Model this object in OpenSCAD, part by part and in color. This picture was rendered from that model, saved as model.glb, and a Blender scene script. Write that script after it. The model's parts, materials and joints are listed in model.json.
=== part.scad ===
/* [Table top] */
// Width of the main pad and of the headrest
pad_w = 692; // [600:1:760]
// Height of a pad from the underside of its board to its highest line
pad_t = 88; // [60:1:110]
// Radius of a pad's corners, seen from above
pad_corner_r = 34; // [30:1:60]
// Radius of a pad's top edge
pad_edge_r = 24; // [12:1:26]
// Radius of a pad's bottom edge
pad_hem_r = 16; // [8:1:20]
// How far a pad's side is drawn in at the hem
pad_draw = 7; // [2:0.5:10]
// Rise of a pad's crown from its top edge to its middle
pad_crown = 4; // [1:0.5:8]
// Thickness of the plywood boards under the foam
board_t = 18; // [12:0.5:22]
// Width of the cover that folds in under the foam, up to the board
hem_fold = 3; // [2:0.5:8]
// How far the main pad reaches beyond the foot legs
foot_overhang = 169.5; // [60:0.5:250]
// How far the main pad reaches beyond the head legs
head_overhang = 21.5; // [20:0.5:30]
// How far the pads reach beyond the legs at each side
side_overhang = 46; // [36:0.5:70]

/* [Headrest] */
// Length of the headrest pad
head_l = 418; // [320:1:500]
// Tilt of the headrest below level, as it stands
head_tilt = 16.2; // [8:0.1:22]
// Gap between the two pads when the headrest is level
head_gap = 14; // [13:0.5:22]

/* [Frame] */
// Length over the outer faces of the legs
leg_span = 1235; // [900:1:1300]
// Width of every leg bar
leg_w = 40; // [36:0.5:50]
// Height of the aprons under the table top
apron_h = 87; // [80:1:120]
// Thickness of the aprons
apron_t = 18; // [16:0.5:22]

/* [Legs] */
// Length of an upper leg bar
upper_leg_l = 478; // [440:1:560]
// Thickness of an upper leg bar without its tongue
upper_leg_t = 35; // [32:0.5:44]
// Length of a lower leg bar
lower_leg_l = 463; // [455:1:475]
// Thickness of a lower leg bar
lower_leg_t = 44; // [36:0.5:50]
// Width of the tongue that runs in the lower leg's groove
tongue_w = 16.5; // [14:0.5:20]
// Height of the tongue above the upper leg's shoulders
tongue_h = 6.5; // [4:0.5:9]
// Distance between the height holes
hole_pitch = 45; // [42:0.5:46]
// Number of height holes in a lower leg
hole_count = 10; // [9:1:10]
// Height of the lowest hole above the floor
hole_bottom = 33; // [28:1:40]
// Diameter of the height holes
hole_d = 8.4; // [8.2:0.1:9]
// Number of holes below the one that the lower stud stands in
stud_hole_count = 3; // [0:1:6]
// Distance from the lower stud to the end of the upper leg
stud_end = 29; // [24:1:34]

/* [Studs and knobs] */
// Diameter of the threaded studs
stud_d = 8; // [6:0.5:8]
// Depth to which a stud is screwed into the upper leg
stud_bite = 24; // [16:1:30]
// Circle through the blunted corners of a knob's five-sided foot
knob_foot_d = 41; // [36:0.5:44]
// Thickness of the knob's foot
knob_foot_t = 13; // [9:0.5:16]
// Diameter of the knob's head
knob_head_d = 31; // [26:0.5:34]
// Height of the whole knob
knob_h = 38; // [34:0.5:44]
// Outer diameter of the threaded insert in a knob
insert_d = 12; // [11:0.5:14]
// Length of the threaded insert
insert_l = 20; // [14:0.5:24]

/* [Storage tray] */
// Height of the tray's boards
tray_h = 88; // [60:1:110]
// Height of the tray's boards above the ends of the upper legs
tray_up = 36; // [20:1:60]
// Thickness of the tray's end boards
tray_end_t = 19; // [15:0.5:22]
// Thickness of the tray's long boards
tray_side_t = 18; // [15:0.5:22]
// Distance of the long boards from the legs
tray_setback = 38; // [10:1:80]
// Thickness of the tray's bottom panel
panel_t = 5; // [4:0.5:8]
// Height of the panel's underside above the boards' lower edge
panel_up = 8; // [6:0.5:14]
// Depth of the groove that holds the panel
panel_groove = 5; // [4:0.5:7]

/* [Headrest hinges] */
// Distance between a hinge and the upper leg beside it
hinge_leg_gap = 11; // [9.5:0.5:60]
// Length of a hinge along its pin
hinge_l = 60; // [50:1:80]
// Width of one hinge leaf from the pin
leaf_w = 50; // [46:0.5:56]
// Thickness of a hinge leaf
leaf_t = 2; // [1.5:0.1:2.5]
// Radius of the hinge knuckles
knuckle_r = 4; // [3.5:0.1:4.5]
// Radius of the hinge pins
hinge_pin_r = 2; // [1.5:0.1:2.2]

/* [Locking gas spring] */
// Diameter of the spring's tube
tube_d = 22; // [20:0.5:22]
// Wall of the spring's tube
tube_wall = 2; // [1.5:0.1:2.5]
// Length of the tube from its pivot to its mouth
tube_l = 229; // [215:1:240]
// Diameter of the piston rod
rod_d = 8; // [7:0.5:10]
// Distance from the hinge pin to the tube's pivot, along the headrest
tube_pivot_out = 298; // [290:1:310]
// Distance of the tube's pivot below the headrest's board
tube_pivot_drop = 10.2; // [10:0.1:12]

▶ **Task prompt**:
Repeat every line of the material exactly as given.

▶ **Finished answer**:
Model this object in OpenSCAD, part by part and in color. This picture was rendered from that model, saved as model.glb, and a Blender scene script. Write that script after it. The model's parts, materials and joints are listed in model.json.
=== part.scad ===
/* [Table top] */
// Width of the main pad and of the headrest
pad_w = 692; // [600:1:760]
// Height of a pad from the underside of its board to its highest line
pad_t = 88; // [60:1:110]
// Radius of a pad's corners, seen from above
pad_corner_r = 34; // [30:1:60]
// Radius of a pad's top edge
pad_edge_r = 24; // [12:1:26]
// Radius of a pad's bottom edge
pad_hem_r = 16; // [8:1:20]
// How far a pad's side is drawn in at the hem
pad_draw = 7; // [2:0.5:10]
// Rise of a pad's crown from its top edge to its middle
pad_crown = 4; // [1:0.5:8]
// Thickness of the plywood boards under the foam
board_t = 18; // [12:0.5:22]
// Width of the cover that folds in under the foam, up to the board
hem_fold = 3; // [2:0.5:8]
// How far the main pad reaches beyond the foot legs
foot_overhang = 169.5; // [60:0.5:250]
// How far the main pad reaches beyond the head legs
head_overhang = 21.5; // [20:0.5:30]
// How far the pads reach beyond the legs at each side
side_overhang = 46; // [36:0.5:70]

/* [Headrest] */
// Length of the headrest pad
head_l = 418; // [320:1:500]
// Tilt of the headrest below level, as it stands
head_tilt = 16.2; // [8:0.1:22]
// Gap between the two pads when the headrest is level
head_gap = 14; // [13:0.5:22]

/* [Frame] */
// Length over the outer faces of the legs
leg_span = 1235; // [900:1:1300]
// Width of every leg bar
leg_w = 40; // [36:0.5:50]
// Height of the aprons under the table top
apron_h = 87; // [80:1:120]
// Thickness of the aprons
apron_t = 18; // [16:0.5:22]

/* [Legs] */
// Length of an upper leg bar
upper_leg_l = 478; // [440:1:560]
// Thickness of an upper leg bar without its tongue
upper_leg_t = 35; // [32:0.5:44]
// Length of a lower leg bar
lower_leg_l = 463; // [455:1:475]
// Thickness of a lower leg bar
lower_leg_t = 44; // [36:0.5:50]
// Width of the tongue that runs in the lower leg's groove
tongue_w = 16.5; // [14:0.5:20]
// Height of the tongue above the upper leg's shoulders
tongue_h = 6.5; // [4:0.5:9]
// Distance between the height holes
hole_pitch = 45; // [42:0.5:46]
// Number of height holes in a lower leg
hole_count = 10; // [9:1:10]
// Height of the lowest hole above the floor
hole_bottom = 33; // [28:1:40]
// Diameter of the height holes
hole_d = 8.4; // [8.2:0.1:9]
// Number of holes below the one that the lower stud stands in
stud_hole_count = 3; // [0:1:6]
// Distance from the lower stud to the end of the upper leg
stud_end = 29; // [24:1:34]

/* [Studs and knobs] */
// Diameter of the threaded studs
stud_d = 8; // [6:0.5:8]
// Depth to which a stud is screwed into the upper leg
stud_bite = 24; // [16:1:30]
// Circle through the blunted corners of a knob's five-sided foot
knob_foot_d = 41; // [36:0.5:44]
// Thickness of the knob's foot
knob_foot_t = 13; // [9:0.5:16]
// Diameter of the knob's head
knob_head_d = 31; // [26:0.5:34]
// Height of the whole knob
knob_h = 38; // [34:0.5:44]
// Outer diameter of the threaded insert in a knob
insert_d = 12; // [11:0.5:14]
// Length of the threaded insert
insert_l = 20; // [14:0.5:24]

/* [Storage tray] */
// Height of the tray's boards
tray_h = 88; // [60:1:110]
// Height of the tray's boards above the ends of the upper legs
tray_up = 36; // [20:1:60]
// Thickness of the tray's end boards
tray_end_t = 19; // [15:0.5:22]
// Thickness of the tray's long boards
tray_side_t = 18; // [15:0.5:22]
// Distance of the long boards from the legs
tray_setback = 38; // [10:1:80]
// Thickness of the tray's bottom panel
panel_t = 5; // [4:0.5:8]
// Height of the panel's underside above the boards' lower edge
panel_up = 8; // [6:0.5:14]
// Depth of the groove that holds the panel
panel_groove = 5; // [4:0.5:7]

/* [Headrest hinges] */
// Distance between a hinge and the upper leg beside it
hinge_leg_gap = 11; // [9.5:0.5:60]
// Length of a hinge along its pin
hinge_l = 60; // [50:1:80]
// Width of one hinge leaf from the pin
leaf_w = 50; // [46:0.5:56]
// Thickness of a hinge leaf
leaf_t = 2; // [1.5:0.1:2.5]
// Radius of the hinge knuckles
knuckle_r = 4; // [3.5:0.1:4.5]
// Radius of the hinge pins
hinge_pin_r = 2; // [1.5:0.1:2.2]

/* [Locking gas spring] */
// Diameter of the spring's tube
tube_d = 22; // [20:0.5:22]
// Wall of the spring's tube
tube_wall = 2; // [1.5:0.1:2.5]
// Length of the tube from its pivot to its mouth
tube_l = 229; // [215:1:240]
// Diameter of the piston rod
rod_d = 8; // [7:0.5:10]
// Distance from the hinge pin to the tube's pivot, along the headrest
tube_pivot_out = 298; // [290:1:310]
// Distance of the tube's pivot below the headrest's board
tube_pivot_drop = 10.2; // [10:0.1:12]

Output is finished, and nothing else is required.